The basics of clicker training are outlined below.
• To tune your dog or puppy into the clicker, arm yourself with a dozen treats.
• Hand them to your pet one by one, with a short pause between each one.
• At the exact moment he or she takes the treat, give a click.
• Your dog will soon realise that the click means a treat, and will begin to work hard to earn his click. It becomes a ‘yes’ marker – a way of telling your dog he or she has done well at the moment of action.
• Many training classes use the clicker. But the exercises below can be done with or without a clicker.
Crate training is not a way of putting your dog or puppy in a “cage” or “jail”, and you are not being cruel if you follow these tips. Dogs feel secure in smaller, enclosed spaces, which are like the dens that wild animals use. Dog crates make excellent dens.

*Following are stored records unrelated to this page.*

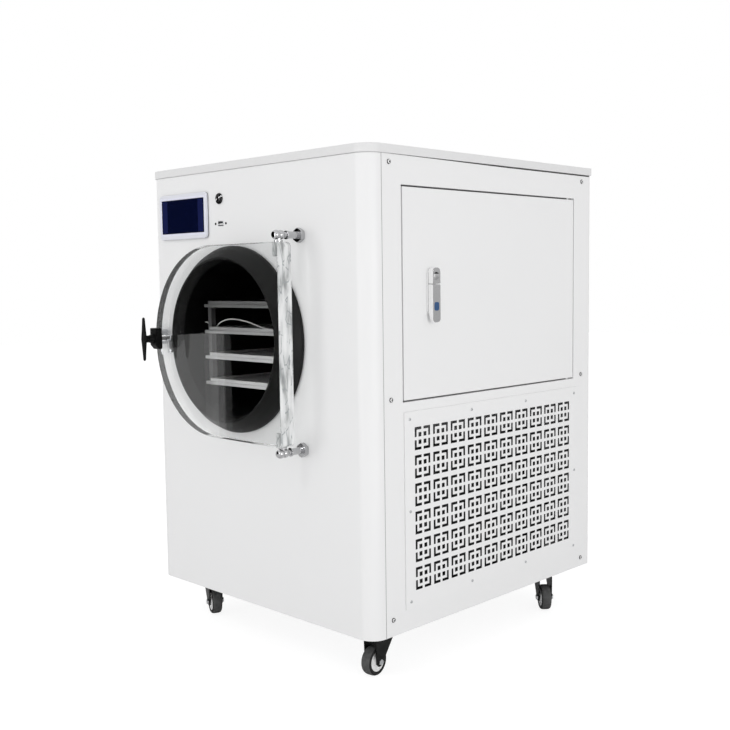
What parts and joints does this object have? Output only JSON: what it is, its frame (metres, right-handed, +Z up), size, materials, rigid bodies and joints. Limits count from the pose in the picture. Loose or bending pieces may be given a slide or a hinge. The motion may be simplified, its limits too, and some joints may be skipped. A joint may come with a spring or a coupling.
{
  "type": "freeze dryer",
  "caption": "Laboratory freeze dryer: white cabinet on casters, round vacuum chamber with hinged clear door, heated shelves, touch panel, service door with lock and pierced side grille.",
  "frame": {"origin": "centre of the outer box on the floor plane, under the cabinet", "axes": "+Z up, the front with the chamber door faces -Y, +X is the operator's right"},
  "size_m": [0.6176, 0.7702, 0.8897],
  "materials": {
    "white_paint": "white powder coat, fine satin texture",
    "white_plastic": "moulded white bezel",
    "black_plastic": "moulded black plastic",
    "black_rubber": "black silicone rubber",
    "tyre_black": "black tyre on a white wheel centre",
    "black_steel": "black coated steel",
    "polished_steel": "polished stainless steel",
    "stainless": "brushed stainless steel",
    "zinc_steel": "zinc-plated sheet",
    "lock_chrome": "satin chrome",
    "clear_acrylic": "clear cast acrylic with polished edges",
    "screen_glass": "dark display window",
    "copper": "copper tube",
    "aluminium": "mill aluminium",
    "lead_white": "white lead jacket"
  },
  "bodies": {
    "cabinet": {"front_panel": "white_paint", "left_side_panel": "white_paint", "right_side_panel": "white_paint", "back_panel": "white_paint", "top_cover": "white_paint", "side_grille": "white_paint", "base_tray": "zinc_steel", "inner_divider": "zinc_steel", "chamber_cradle": "zinc_steel", "fan_shroud": "zinc_steel", "chamber_drum": "stainless", "shelf_rack": "stainless", "usb_socket": "stainless", "vacuum_port": "stainless", "shelf_1": "stainless", "shelf_2": "stainless", "shelf_3": "stainless", "shelf_4": "stainless", "tray_1": "stainless", "tray_2": "stainless", "tray_3": "stainless", "tray_4": "stainless", "chamber_gasket": "black_rubber", "cooling_coil": "copper", "probe_lead": "lead_white", "probe_tip": "polished_steel", "hmi_housing": "white_plastic", "hmi_screen": "screen_glass", "power_button_bezel": "polished_steel", "hinge_post_top": "polished_steel", "hinge_post_bottom": "polished_steel", "latch_keeper": "polished_steel", "cable_gland": "black_plastic", "caster_plate_front_right": "black_steel", "caster_plate_front_left": "black_steel", "caster_plate_rear_right": "black_steel", "caster_plate_rear_left": "black_steel", "compressor": "black_steel", "condenser": "aluminium", "control_plate": "aluminium"},
    "chamber_door": {"chamber_door": "clear_acrylic", "latch_block": "black_plastic"},
    "latch": {"wing_knob": "black_plastic", "latch_spindle": "polished_steel"},
    "power_button": {"power_button": "polished_steel"},
    "service_door": {"service_door": "white_paint", "lock_plate": "lock_chrome"},
    "lock_rotor": {"lock_rotor": "lock_chrome"},
    "lock_lever": {"lock_lever": "lock_chrome"},
    "lock_button": {"lock_button": "lock_chrome"},
    "fan": {"fan_blades": "black_plastic"},
    "swivel_front_right": {"caster_fork_front_right": "black_steel"},
    "wheel_front_right": {"caster_wheel_front_right": "tyre_black"},
    "swivel_front_left": {"caster_fork_front_left": "black_steel"},
    "wheel_front_left": {"caster_wheel_front_left": "tyre_black"},
    "swivel_rear_right": {"caster_fork_rear_right": "black_steel"},
    "wheel_rear_right": {"caster_wheel_rear_right": "tyre_black"},
    "swivel_rear_left": {"caster_fork_rear_left": "black_steel"},
    "wheel_rear_left": {"caster_wheel_rear_left": "tyre_black"}
  },
  "joints": [
    {"name": "chamber_door_hinge", "type": "hinge", "parent": "cabinet", "child": "chamber_door", "pos_m": [0.13415, -0.33221, 0.5675], "axis": [0, 0, 1], "range_deg": [0, 110]},
    {"name": "latch_turn", "type": "hinge", "parent": "chamber_door", "child": "latch", "pos_m": [-0.19535, -0.33221, 0.569], "axis": [0, 1, 0], "range_deg": [0, 90]},
    {"name": "power_button_push", "type": "slide", "parent": "cabinet", "child": "power_button", "axis": [0, 1, 0], "range_m": [0, 0.0025], "stiffness_N_per_m": 400},
    {"name": "service_door_hinge", "type": "hinge", "parent": "cabinet", "child": "service_door", "pos_m": [0.28765, 0.28258, 0.65], "axis": [0, 0, 1], "range_deg": [0, 110]},
    {"name": "lock_turn", "type": "hinge", "parent": "service_door", "child": "lock_rotor", "pos_m": [0.29365, -0.13442, 0.679], "axis": [-1, 0, 0], "range_deg": [0, 90]},
    {"name": "lever_lift", "type": "hinge", "parent": "lock_rotor", "child": "lock_lever", "pos_m": [0.30525, -0.13442, 0.6635], "axis": [0, -1, 0], "range_deg": [0, 30]},
    {"name": "lock_button_push", "type": "slide", "parent": "lock_rotor", "child": "lock_button", "axis": [-1, 0, 0], "range_m": [0, 0.0024], "stiffness_N_per_m": 500},
    {"name": "fan_spin", "type": "hinge", "parent": "cabinet", "child": "fan", "pos_m": [0.18965, 0.05609, 0.272], "axis": [1, 0, 0], "continuous": true},
    {"name": "swivel_front_right", "type": "hinge", "parent": "cabinet", "child": "swivel_front_right", "pos_m": [0.23565, -0.20192, 0.06], "axis": [0, 0, 1], "continuous": true},
    {"name": "wheel_front_right_roll", "type": "hinge", "parent": "swivel_front_right", "child": "wheel_front_right", "pos_m": [0.23816, -0.22578, 0.025], "axis": [0.9945, 0.1045, 0], "continuous": true},
    {"name": "swivel_front_left", "type": "hinge", "parent": "cabinet", "child": "swivel_front_left", "pos_m": [-0.24835, -0.20192, 0.06], "axis": [0, 0, 1], "continuous": true},
    {"name": "wheel_front_left_roll", "type": "hinge", "parent": "swivel_front_left", "child": "wheel_front_left", "pos_m": [-0.22642, -0.21168, 0.025], "axis": [0.4067, 0.9135, 0], "continuous": true},
    {"name": "swivel_rear_right", "type": "hinge", "parent": "cabinet", "child": "swivel_rear_right", "pos_m": [0.23565, 0.27409, 0.06], "axis": [0, 0, 1], "continuous": true},
    {"name": "wheel_rear_right_roll", "type": "hinge", "parent": "swivel_rear_right", "child": "wheel_rear_right", "pos_m": [0.25349, 0.25803, 0.025], "axis": [0.6691, 0.7431, 0], "continuous": true},
    {"name": "swivel_rear_left", "type": "hinge", "parent": "cabinet", "child": "swivel_rear_left", "pos_m": [-0.24835, 0.27409, 0.06], "axis": [0, 0, 1], "continuous": true},
    {"name": "wheel_rear_left_roll", "type": "hinge", "parent": "swivel_rear_left", "child": "wheel_rear_left", "pos_m": [-0.25577, 0.25126, 0.025], "axis": [0.9511, -0.309, 0], "continuous": true}
  ]
}
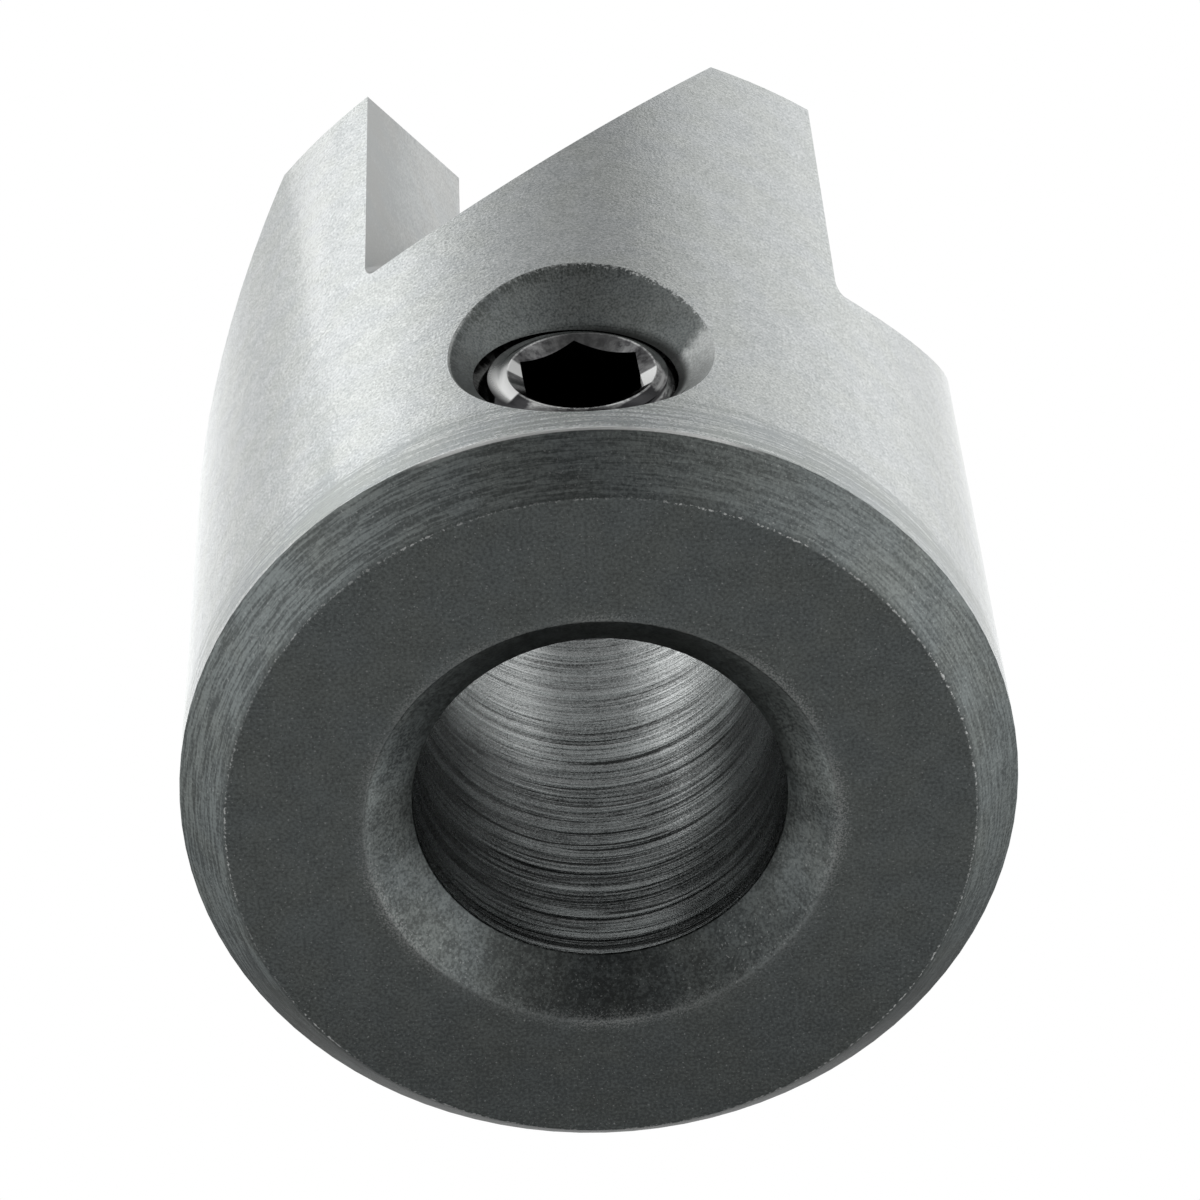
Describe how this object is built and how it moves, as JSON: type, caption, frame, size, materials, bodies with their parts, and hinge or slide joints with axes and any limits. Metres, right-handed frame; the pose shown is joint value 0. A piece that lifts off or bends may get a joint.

Choose a crate appropriate for the size of your dog
1. Choose a crate appropriate for the size of your dog. He should have enough room to stand up, turn around and lie down comfortably, but you don’t want a crate that is too big. His crate should be for sleeping or for a safe place to be when you can’t supervise him if he is still a puppy. If you have a large breed puppy, you may have to buy two differently sized crates or purchase a crate with a divider that you can move as he grows.
2. Let your dog get used to the crate first before shutting him in. Put comfy bedding, treats and toys into the crate to encourage your dog to enter the crate but never force them to use it. When your dog is happy being in the crate, gradually increase the time he spends in the crate before you let him out. Don’t leave your puppy in the crate unsupervised for prolonged periods of time.
3. Make sure you take your dog or puppy outdoors to go to the bathroom on a regular schedule and especially prior to being left for longer periods of time. Always take your dog outside on a leash, to the same area in your backyard each time, to toilet. Do this so that you can praise him when his job is finished. This will take the guesswork out of his visits to the backyard.